What is being asked: Identify the lines that contain the word "return" and copy each one.

Materials provided:
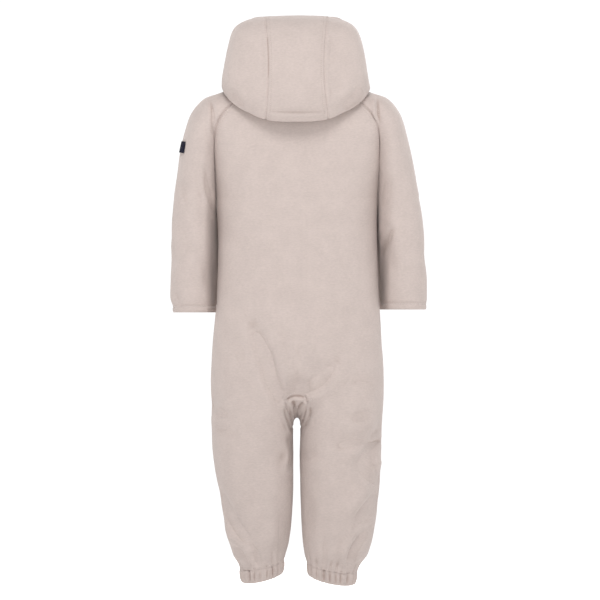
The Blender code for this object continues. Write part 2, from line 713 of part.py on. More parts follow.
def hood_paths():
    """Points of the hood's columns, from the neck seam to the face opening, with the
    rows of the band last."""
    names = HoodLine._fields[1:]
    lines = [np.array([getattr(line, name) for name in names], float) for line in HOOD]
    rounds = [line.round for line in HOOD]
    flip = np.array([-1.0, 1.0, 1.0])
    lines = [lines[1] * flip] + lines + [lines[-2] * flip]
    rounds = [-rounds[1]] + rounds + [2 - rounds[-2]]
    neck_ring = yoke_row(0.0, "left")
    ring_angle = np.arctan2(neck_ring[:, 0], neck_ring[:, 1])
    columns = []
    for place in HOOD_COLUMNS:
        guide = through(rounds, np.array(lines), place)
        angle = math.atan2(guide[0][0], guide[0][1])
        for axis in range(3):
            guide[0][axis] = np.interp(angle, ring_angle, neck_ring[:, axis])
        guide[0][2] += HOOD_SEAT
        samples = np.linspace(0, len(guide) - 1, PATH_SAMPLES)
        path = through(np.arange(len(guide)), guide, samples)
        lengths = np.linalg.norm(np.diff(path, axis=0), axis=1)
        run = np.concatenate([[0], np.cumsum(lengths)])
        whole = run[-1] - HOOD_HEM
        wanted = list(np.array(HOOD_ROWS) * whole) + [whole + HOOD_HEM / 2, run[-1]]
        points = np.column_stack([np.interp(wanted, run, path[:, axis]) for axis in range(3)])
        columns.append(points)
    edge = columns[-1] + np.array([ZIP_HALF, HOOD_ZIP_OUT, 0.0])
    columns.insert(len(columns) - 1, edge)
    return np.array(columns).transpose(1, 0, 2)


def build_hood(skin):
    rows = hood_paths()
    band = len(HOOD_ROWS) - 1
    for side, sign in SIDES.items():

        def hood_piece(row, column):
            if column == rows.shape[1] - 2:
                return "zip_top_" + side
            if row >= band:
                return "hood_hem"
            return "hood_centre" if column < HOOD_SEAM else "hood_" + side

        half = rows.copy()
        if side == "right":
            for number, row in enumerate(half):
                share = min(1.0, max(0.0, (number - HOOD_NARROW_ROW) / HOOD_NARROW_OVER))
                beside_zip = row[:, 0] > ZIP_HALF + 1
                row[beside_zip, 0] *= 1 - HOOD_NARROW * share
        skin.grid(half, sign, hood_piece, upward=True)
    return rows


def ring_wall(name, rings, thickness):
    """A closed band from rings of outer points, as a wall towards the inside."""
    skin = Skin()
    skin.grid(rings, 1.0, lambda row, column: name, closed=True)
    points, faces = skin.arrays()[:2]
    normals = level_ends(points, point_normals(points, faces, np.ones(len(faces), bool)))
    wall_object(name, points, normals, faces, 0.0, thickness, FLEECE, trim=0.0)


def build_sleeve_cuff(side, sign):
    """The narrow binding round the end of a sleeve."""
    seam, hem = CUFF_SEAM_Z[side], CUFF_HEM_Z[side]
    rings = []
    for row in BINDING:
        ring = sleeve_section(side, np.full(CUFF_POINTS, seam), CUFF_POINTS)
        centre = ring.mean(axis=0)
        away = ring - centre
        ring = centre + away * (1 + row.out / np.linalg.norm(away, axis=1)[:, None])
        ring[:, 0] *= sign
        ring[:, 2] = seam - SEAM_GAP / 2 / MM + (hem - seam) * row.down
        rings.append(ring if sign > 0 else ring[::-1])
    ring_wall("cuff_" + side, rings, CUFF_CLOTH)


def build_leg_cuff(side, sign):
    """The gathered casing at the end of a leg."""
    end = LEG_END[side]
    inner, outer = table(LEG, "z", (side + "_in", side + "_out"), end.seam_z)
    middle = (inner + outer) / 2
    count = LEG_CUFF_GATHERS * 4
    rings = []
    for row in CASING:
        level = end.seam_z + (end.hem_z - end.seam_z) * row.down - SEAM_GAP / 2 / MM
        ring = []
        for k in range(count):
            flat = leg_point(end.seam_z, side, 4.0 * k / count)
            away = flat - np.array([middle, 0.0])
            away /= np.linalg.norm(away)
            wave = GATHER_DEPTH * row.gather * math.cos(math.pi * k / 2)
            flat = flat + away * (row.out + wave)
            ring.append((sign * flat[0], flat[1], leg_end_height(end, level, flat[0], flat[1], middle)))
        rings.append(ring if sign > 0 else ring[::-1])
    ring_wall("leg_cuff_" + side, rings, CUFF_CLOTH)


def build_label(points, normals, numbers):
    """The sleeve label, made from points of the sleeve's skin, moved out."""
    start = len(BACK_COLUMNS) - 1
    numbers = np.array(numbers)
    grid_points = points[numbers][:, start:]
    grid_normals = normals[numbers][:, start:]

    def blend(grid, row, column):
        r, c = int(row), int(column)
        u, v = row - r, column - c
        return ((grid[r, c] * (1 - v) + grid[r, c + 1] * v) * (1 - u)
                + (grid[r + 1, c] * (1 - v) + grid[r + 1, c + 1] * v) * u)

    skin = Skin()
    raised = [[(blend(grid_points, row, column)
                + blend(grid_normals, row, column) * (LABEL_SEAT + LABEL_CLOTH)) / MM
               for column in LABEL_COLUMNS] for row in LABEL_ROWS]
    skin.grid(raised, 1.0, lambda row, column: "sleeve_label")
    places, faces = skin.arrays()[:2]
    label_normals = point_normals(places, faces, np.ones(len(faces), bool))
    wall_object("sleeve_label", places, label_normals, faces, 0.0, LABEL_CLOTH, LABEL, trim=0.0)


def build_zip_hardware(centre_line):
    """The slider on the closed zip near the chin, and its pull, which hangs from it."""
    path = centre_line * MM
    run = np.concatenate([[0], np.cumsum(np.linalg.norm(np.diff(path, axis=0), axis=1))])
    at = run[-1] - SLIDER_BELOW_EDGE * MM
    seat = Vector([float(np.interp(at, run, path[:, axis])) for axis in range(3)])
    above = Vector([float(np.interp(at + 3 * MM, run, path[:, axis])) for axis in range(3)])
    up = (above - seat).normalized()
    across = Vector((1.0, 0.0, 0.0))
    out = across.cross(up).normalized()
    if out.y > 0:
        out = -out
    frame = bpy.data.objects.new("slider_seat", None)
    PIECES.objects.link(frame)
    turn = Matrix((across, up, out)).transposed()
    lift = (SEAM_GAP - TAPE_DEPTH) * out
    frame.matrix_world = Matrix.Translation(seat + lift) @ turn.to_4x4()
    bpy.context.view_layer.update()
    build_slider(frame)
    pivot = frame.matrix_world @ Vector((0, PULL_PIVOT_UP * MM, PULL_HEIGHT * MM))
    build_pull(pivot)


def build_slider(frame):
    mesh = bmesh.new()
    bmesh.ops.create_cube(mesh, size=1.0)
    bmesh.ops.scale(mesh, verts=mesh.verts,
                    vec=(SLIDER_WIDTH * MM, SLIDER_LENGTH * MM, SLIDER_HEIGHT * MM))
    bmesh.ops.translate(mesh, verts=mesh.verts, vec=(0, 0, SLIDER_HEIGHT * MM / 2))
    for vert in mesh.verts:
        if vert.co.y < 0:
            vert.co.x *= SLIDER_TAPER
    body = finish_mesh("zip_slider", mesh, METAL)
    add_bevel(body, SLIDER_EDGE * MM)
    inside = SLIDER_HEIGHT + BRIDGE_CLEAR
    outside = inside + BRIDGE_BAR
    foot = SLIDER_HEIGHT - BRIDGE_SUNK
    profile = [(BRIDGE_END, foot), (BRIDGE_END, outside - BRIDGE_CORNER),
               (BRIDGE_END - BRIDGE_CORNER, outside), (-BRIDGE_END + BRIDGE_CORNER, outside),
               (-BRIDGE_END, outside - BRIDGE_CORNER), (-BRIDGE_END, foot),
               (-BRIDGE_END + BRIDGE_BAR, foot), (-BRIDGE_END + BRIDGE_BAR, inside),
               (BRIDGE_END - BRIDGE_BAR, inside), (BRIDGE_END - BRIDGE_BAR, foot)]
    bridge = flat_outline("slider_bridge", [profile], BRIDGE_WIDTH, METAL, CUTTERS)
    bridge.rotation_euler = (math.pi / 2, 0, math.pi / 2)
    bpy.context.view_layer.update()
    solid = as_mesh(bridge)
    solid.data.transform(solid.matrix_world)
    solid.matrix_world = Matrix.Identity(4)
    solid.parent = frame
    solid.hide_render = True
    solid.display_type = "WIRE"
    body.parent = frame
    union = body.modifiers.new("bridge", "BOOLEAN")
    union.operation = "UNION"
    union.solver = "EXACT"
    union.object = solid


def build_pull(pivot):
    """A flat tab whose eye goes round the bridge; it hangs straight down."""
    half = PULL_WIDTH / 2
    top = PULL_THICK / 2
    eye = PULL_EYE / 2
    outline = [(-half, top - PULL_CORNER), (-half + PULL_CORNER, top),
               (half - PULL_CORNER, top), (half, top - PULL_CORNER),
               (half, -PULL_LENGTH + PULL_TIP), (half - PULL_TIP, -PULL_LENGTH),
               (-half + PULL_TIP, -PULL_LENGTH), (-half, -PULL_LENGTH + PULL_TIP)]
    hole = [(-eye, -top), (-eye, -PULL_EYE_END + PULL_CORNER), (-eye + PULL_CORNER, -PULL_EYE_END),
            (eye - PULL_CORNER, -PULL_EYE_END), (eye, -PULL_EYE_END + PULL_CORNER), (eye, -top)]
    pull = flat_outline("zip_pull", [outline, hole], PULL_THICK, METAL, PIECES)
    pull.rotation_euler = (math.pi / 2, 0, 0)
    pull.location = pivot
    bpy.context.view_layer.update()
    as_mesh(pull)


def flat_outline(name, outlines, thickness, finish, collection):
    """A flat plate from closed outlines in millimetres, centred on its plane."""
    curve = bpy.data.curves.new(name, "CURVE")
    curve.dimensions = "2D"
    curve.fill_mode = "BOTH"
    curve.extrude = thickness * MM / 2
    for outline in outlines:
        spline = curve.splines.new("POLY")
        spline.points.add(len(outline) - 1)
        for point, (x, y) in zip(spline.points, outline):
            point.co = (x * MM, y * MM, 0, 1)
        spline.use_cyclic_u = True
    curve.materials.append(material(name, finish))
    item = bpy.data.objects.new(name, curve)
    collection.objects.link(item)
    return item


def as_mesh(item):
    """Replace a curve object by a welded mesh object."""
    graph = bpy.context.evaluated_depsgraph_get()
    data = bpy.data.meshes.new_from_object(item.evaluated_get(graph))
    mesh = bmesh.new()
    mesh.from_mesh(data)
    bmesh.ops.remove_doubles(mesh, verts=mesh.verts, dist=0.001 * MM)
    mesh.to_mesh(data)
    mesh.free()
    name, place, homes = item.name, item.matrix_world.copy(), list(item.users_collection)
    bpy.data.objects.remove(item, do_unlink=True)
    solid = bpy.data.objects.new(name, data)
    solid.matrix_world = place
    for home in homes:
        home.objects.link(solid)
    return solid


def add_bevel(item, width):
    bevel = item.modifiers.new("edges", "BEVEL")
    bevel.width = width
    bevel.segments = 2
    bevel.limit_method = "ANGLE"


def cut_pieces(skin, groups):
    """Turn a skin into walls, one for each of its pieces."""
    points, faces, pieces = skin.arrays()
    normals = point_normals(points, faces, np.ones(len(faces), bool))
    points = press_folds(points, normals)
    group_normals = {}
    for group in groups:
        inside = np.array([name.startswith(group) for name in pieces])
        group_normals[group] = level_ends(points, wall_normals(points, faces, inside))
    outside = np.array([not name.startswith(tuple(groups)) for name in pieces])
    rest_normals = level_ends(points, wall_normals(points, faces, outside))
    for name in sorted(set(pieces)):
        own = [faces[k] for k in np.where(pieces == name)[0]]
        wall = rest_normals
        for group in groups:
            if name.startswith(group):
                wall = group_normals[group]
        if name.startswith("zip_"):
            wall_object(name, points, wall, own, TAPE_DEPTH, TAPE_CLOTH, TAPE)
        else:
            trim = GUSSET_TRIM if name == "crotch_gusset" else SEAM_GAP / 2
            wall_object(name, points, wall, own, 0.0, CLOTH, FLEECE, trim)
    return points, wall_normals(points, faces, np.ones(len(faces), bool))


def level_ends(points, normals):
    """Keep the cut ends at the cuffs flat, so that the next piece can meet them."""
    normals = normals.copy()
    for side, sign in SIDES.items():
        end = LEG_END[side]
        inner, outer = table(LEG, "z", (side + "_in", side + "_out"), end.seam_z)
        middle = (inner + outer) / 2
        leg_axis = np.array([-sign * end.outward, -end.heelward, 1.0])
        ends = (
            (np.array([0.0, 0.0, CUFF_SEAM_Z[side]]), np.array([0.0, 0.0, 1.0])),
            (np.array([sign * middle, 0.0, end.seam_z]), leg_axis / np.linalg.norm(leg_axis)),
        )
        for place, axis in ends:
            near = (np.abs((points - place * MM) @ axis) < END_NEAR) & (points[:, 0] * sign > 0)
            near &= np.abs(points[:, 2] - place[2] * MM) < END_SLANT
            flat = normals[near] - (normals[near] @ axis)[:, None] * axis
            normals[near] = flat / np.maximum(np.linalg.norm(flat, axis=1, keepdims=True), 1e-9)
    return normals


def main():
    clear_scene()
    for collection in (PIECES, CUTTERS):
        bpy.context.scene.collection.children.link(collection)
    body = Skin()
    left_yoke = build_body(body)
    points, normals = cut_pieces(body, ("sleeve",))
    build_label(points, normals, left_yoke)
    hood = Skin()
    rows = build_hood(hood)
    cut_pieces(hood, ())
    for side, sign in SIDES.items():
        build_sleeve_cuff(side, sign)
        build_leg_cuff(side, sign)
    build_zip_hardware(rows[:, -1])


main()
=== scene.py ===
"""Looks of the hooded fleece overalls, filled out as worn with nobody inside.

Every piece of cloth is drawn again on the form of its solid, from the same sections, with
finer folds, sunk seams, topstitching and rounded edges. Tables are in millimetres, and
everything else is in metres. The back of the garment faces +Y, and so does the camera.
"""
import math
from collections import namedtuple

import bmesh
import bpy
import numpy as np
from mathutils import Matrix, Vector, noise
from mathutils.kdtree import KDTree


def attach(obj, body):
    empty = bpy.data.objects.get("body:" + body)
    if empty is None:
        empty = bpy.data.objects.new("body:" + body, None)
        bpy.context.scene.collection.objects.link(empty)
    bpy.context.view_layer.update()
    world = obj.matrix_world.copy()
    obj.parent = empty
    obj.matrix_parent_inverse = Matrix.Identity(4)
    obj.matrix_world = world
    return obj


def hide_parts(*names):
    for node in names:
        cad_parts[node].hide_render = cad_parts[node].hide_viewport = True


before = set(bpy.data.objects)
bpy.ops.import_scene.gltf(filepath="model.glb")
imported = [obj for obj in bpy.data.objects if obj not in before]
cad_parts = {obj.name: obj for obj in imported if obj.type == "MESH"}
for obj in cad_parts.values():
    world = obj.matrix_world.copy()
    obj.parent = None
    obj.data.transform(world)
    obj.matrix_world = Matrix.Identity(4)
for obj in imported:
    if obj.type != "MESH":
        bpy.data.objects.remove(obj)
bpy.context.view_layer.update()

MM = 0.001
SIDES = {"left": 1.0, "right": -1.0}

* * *

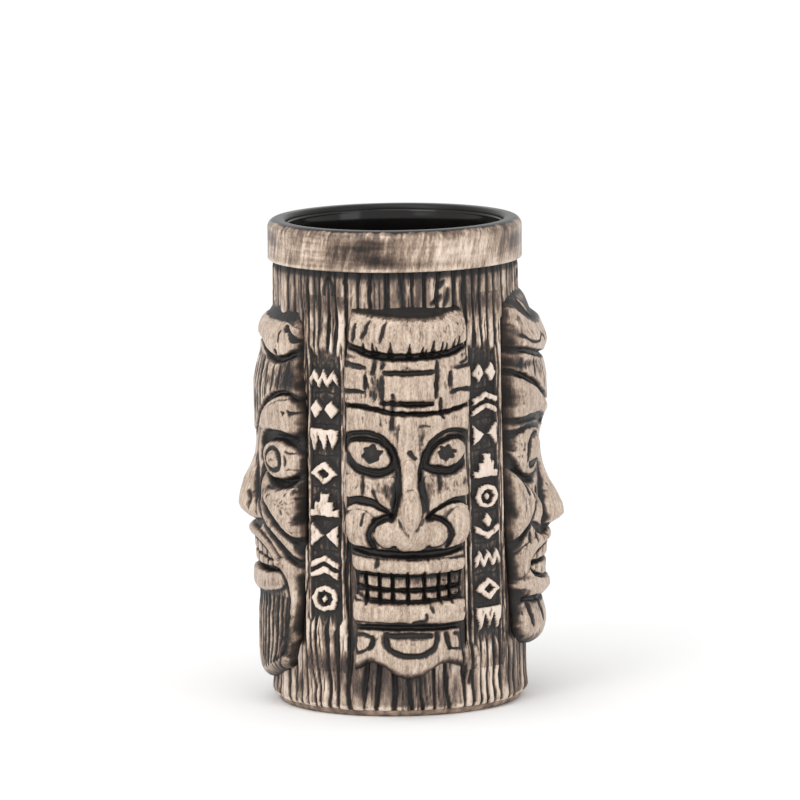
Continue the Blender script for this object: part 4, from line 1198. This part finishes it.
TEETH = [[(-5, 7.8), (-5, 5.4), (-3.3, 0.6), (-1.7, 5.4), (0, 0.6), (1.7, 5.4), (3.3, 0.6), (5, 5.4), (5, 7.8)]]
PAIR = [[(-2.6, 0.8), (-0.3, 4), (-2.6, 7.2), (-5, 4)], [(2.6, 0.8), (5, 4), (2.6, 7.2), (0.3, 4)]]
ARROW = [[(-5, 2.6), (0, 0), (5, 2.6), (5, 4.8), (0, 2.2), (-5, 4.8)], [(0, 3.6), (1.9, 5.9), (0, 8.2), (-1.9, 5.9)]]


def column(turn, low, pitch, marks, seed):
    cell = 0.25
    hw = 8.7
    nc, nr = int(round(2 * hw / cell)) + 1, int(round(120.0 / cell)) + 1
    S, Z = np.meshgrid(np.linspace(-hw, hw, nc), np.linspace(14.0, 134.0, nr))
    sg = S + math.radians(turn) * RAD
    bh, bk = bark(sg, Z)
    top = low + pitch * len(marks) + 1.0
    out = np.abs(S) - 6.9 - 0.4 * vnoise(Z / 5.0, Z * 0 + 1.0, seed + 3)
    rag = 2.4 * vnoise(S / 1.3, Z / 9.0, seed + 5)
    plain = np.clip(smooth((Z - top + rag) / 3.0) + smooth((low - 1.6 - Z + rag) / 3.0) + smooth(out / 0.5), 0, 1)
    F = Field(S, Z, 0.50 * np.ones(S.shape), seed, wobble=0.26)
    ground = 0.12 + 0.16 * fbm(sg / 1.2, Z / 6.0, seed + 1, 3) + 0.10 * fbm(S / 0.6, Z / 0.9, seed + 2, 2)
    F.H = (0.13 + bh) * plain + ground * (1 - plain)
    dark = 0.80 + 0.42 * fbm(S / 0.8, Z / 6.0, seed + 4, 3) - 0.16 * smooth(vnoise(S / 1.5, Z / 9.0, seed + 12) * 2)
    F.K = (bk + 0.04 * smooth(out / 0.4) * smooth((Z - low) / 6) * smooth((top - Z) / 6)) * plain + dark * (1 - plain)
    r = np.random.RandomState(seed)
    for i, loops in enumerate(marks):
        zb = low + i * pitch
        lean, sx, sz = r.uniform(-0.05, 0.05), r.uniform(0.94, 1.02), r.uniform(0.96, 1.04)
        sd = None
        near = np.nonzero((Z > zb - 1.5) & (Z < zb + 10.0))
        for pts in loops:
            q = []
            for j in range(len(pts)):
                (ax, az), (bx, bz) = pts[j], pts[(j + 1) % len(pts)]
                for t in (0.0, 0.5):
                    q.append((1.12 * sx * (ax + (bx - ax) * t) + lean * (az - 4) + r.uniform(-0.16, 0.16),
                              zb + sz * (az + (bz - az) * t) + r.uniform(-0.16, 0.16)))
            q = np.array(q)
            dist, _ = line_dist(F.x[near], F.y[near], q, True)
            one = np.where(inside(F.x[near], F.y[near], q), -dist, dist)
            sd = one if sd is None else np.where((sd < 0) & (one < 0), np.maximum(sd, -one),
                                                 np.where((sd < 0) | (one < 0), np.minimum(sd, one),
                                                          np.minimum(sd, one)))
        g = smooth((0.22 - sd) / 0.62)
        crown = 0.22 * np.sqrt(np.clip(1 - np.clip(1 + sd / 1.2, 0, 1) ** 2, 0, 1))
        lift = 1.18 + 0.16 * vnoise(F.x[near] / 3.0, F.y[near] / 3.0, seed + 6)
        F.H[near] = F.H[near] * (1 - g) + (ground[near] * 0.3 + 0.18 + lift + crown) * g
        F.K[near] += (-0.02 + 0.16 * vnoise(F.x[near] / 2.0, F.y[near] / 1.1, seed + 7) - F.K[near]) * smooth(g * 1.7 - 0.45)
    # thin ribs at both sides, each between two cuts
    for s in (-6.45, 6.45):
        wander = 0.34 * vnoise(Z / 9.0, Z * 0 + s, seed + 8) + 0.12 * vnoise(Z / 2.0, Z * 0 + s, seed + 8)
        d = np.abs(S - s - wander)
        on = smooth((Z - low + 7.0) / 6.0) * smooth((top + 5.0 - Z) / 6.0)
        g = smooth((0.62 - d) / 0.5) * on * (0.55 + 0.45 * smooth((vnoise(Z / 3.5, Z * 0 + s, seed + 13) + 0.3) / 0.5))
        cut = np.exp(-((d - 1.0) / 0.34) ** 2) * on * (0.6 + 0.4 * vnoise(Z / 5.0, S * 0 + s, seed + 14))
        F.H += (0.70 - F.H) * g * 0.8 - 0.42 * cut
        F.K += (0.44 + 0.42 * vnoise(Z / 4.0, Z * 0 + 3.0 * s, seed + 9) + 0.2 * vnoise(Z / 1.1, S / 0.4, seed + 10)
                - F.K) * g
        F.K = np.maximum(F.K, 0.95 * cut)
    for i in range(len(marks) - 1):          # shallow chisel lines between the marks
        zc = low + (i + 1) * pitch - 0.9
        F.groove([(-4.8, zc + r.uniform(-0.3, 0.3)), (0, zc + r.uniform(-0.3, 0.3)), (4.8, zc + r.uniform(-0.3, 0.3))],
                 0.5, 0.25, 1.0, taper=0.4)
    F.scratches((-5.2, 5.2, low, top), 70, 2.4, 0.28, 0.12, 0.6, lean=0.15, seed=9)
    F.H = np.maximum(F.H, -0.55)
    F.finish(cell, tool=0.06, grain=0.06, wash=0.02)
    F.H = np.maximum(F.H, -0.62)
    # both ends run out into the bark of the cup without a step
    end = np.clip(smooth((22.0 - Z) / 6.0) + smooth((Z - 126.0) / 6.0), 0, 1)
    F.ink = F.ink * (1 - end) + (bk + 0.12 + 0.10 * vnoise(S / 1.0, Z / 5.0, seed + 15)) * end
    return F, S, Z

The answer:
    return np.array(columns).transpose(1, 0, 2)
                return "zip_top_" + side
                return "hood_hem"
            return "hood_centre" if column < HOOD_SEAM else "hood_" + side
    return rows
        return ((grid[r, c] * (1 - v) + grid[r, c + 1] * v) * (1 - u)
    return item
    return solid
    return points, wall_normals(points, faces, np.ones(len(faces), bool))
    return normals
    return obj
    return F, S, Z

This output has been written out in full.